**Exercise objective**
Pick out each line containing the string "handed".

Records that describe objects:

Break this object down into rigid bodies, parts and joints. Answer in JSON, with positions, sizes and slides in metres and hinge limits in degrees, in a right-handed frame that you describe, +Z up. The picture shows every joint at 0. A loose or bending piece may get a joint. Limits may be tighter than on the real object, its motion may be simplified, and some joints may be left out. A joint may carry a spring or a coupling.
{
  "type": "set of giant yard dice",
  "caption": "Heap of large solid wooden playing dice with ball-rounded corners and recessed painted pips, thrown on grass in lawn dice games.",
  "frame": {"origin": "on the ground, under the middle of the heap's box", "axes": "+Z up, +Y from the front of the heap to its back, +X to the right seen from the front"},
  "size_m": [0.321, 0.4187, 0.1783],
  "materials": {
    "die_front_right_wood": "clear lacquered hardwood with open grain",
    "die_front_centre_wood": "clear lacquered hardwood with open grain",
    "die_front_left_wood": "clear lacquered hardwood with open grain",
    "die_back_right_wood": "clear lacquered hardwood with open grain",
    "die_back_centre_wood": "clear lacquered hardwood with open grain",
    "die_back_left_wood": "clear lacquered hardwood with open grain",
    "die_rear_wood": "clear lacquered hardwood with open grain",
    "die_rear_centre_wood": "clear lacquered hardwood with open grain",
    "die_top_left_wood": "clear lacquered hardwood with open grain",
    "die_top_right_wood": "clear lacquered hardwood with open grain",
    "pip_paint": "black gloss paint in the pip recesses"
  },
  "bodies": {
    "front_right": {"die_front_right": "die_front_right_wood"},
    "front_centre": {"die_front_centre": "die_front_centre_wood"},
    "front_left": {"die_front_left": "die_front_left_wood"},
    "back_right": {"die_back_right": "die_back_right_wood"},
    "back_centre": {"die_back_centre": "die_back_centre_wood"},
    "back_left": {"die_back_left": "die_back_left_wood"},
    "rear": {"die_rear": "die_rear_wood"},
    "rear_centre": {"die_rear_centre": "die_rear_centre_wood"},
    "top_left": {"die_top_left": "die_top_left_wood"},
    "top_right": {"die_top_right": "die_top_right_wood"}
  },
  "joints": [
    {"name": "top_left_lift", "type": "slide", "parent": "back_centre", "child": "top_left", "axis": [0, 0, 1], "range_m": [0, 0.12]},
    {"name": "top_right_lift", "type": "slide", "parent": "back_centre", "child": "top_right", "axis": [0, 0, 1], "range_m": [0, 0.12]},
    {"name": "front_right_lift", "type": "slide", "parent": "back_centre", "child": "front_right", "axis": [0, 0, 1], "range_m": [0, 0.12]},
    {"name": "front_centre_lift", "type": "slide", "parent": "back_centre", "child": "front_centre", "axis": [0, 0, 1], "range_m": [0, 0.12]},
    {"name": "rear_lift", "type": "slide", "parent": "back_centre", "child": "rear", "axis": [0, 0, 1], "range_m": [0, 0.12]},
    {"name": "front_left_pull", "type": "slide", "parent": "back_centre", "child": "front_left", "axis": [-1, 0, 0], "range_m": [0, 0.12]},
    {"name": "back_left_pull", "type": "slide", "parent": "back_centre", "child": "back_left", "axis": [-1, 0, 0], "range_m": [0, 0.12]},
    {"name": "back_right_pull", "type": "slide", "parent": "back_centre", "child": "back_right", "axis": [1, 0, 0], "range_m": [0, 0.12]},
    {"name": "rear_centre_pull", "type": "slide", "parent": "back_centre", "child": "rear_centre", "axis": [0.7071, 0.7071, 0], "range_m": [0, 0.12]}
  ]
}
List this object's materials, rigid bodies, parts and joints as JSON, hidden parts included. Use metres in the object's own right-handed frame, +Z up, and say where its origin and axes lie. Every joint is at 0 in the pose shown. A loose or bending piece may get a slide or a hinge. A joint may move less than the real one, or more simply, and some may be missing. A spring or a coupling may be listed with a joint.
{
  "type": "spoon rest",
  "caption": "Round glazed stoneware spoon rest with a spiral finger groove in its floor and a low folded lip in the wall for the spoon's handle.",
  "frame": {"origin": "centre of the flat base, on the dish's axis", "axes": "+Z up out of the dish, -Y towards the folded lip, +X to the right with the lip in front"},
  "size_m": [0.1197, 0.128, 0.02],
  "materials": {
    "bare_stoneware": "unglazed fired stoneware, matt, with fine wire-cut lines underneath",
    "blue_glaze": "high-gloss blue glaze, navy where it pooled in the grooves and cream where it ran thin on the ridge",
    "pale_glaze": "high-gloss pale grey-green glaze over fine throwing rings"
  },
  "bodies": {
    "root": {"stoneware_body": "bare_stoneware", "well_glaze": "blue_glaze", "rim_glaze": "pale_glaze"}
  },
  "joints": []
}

---

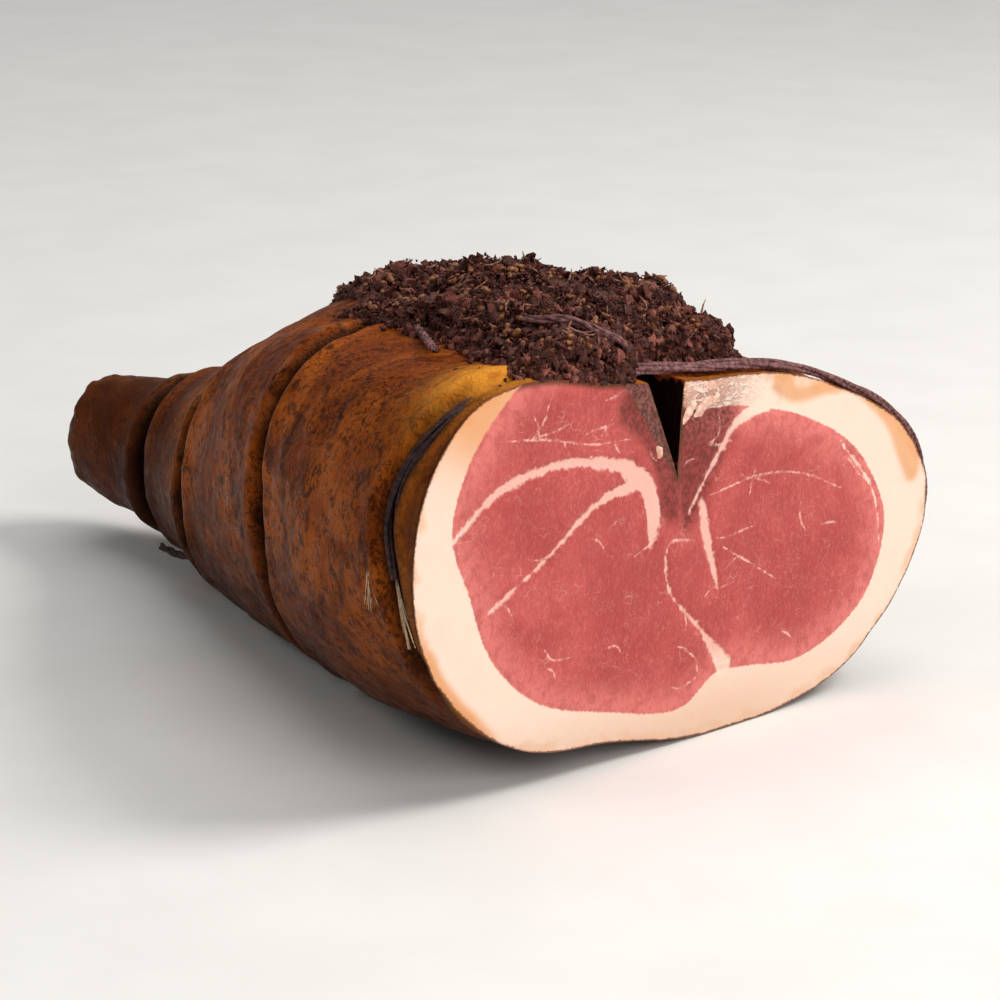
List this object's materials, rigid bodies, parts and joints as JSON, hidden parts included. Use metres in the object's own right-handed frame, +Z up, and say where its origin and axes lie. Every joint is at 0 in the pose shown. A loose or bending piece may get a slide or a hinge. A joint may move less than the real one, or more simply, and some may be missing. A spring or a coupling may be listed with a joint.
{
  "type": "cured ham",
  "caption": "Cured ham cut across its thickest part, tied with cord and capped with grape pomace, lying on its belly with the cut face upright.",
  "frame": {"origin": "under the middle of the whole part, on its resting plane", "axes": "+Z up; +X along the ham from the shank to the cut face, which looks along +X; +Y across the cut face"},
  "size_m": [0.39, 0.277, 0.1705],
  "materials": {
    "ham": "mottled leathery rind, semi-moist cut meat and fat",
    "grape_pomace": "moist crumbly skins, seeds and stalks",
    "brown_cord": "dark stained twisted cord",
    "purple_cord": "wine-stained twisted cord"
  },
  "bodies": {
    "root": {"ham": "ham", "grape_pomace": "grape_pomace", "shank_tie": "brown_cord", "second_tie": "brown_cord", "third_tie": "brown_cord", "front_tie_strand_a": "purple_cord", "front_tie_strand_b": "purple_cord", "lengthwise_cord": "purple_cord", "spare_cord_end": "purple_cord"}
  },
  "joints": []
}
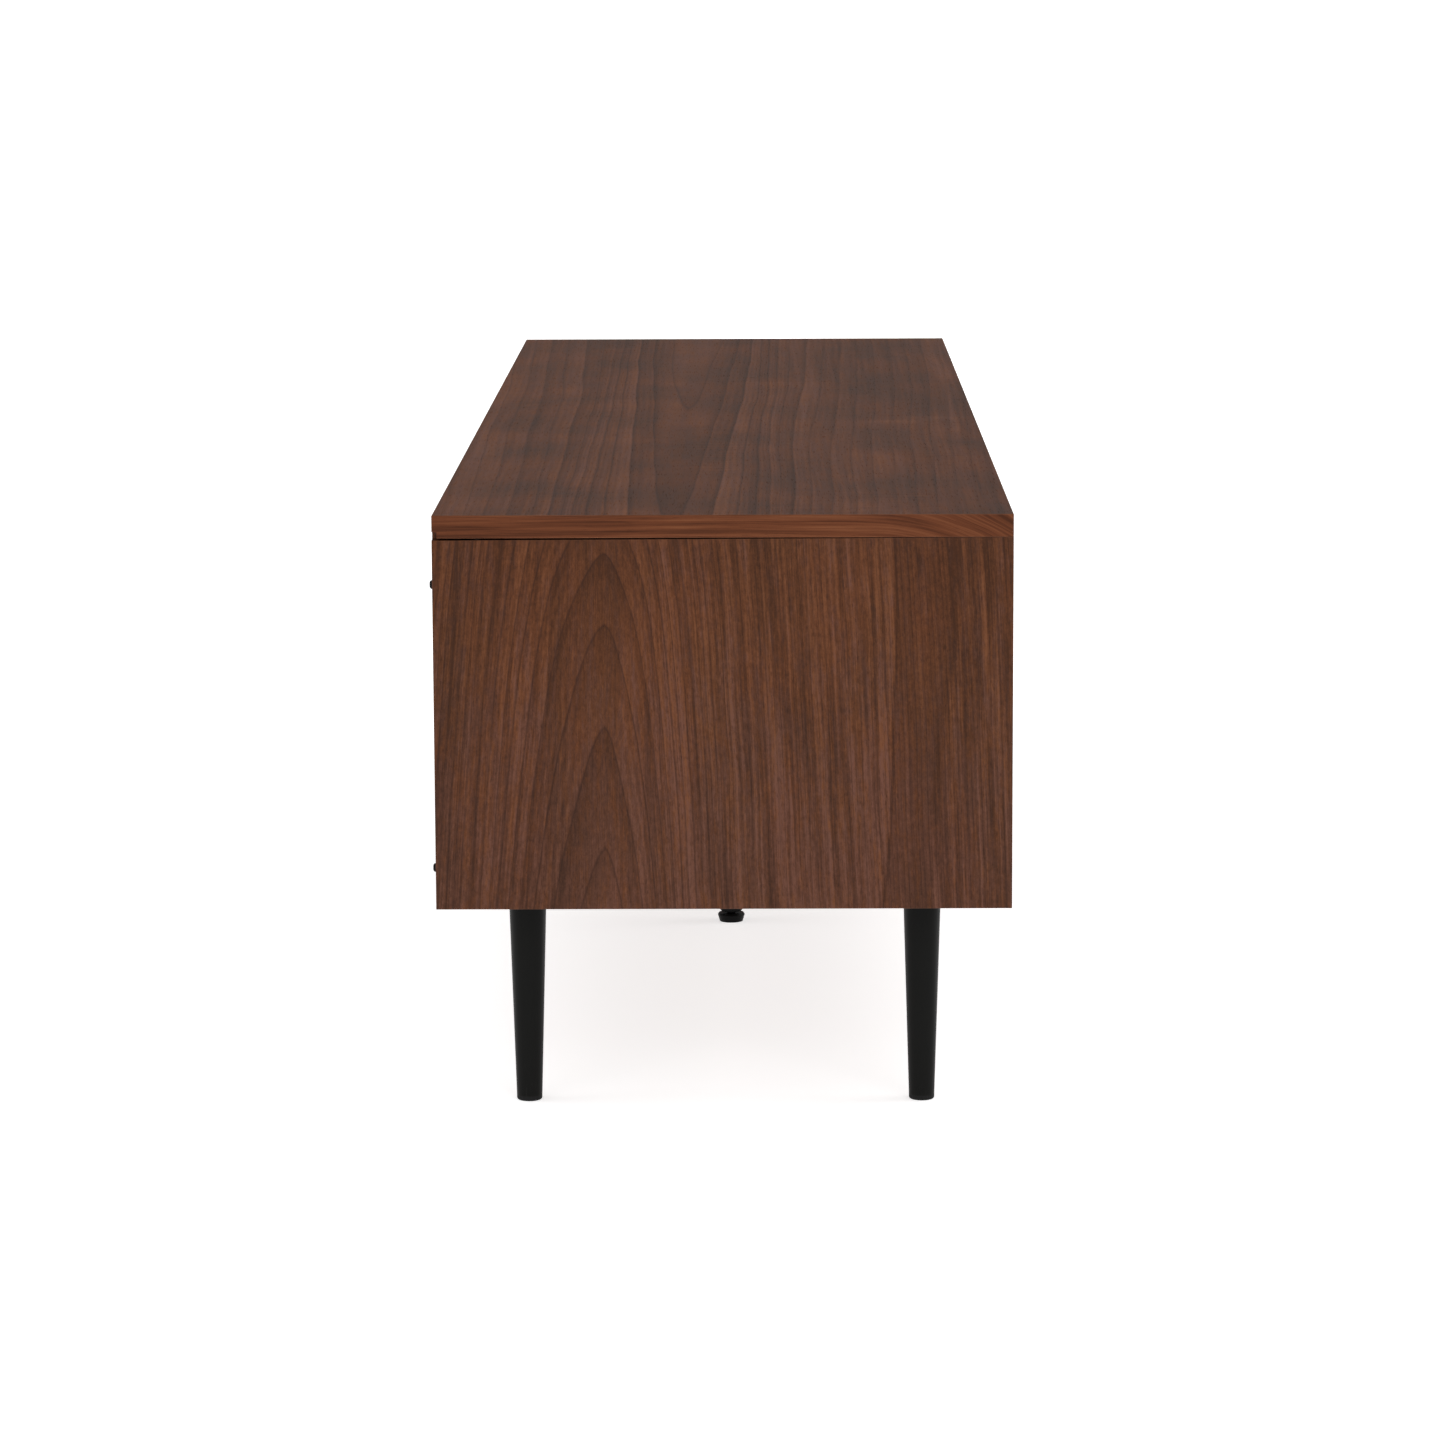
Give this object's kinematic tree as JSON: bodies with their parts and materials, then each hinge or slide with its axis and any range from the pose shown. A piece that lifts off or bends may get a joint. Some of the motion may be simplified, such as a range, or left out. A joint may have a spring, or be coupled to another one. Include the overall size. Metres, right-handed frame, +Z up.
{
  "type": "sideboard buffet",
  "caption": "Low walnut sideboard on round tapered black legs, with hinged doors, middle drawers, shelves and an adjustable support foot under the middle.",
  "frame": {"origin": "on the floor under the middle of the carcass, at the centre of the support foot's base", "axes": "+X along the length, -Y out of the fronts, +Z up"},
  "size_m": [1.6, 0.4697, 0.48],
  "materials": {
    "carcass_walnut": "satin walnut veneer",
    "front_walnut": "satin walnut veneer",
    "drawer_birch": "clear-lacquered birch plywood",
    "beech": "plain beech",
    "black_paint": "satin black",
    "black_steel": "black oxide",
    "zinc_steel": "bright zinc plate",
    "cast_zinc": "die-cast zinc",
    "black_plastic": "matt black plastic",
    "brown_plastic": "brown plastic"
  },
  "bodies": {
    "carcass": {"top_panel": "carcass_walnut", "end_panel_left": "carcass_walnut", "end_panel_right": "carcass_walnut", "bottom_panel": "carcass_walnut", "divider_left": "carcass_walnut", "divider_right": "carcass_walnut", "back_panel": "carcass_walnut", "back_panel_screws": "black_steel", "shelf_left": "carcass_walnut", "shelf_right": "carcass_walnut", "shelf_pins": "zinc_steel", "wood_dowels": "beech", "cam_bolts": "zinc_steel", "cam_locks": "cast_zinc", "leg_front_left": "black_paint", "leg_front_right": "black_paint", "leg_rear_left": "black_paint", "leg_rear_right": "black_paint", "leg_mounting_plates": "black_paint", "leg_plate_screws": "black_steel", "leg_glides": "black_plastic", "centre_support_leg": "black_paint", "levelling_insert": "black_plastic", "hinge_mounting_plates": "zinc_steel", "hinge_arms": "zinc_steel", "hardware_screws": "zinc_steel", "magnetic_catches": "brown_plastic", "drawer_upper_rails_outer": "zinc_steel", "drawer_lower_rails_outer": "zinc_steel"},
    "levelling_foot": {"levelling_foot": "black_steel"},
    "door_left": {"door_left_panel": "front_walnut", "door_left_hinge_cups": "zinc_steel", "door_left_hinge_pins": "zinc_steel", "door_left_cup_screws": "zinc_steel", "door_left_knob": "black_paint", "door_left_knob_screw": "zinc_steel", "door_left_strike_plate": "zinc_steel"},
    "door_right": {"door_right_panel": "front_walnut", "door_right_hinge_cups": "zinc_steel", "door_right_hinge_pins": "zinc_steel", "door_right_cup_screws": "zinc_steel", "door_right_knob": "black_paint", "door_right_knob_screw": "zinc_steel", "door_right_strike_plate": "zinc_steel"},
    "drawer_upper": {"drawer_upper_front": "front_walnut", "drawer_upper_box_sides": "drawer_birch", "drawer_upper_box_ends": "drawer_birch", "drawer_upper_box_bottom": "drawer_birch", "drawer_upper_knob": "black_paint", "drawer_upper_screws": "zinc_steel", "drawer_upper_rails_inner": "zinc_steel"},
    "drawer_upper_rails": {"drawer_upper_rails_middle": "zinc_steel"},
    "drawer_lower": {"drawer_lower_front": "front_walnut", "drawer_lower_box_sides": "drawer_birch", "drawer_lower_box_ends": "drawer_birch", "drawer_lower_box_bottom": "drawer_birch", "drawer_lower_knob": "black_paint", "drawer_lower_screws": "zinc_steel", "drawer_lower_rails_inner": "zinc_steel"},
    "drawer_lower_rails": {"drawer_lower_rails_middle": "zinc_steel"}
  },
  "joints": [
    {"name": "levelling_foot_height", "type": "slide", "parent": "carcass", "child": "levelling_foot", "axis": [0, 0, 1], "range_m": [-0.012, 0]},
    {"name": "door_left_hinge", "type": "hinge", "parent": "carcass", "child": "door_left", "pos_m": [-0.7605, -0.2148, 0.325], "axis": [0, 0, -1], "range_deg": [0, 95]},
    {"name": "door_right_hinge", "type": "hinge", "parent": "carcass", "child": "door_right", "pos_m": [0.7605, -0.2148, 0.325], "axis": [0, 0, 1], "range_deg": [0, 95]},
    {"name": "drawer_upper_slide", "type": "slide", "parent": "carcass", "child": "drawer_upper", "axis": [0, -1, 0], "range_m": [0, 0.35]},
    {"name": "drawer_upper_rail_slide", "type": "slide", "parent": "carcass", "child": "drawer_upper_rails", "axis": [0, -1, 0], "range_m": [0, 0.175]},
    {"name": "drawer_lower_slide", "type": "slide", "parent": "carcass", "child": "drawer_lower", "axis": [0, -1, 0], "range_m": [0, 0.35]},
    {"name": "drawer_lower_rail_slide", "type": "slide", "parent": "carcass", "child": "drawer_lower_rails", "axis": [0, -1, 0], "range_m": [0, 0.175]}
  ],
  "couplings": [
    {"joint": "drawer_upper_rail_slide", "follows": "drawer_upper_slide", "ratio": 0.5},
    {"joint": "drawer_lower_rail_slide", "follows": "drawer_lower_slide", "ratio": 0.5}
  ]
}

**Solution**
Break this object down into rigid bodies, parts and joints. Answer in JSON, with positions, sizes and slides in metres and hinge limits in degrees, in a right-handed frame that you describe, +Z up. The picture shows every joint at 0. A loose or bending piece may get a joint. Limits may be tighter than on the real object, its motion may be simplified, and some joints may be left out. A joint may carry a spring or a coupling.
List this object's materials, rigid bodies, parts and joints as JSON, hidden parts included. Use metres in the object's own right-handed frame, +Z up, and say where its origin and axes lie. Every joint is at 0 in the pose shown. A loose or bending piece may get a slide or a hinge. A joint may move less than the real one, or more simply, and some may be missing. A spring or a coupling may be listed with a joint.
List this object's materials, rigid bodies, parts and joints as JSON, hidden parts included. Use metres in the object's own right-handed frame, +Z up, and say where its origin and axes lie. Every joint is at 0 in the pose shown. A loose or bending piece may get a slide or a hinge. A joint may move less than the real one, or more simply, and some may be missing. A spring or a coupling may be listed with a joint.
Give this object's kinematic tree as JSON: bodies with their parts and materials, then each hinge or slide with its axis and any range from the pose shown. A piece that lifts off or bends may get a joint. Some of the motion may be simplified, such as a range, or left out. A joint may have a spring, or be coupled to another one. Include the overall size. Metres, right-handed frame, +Z up.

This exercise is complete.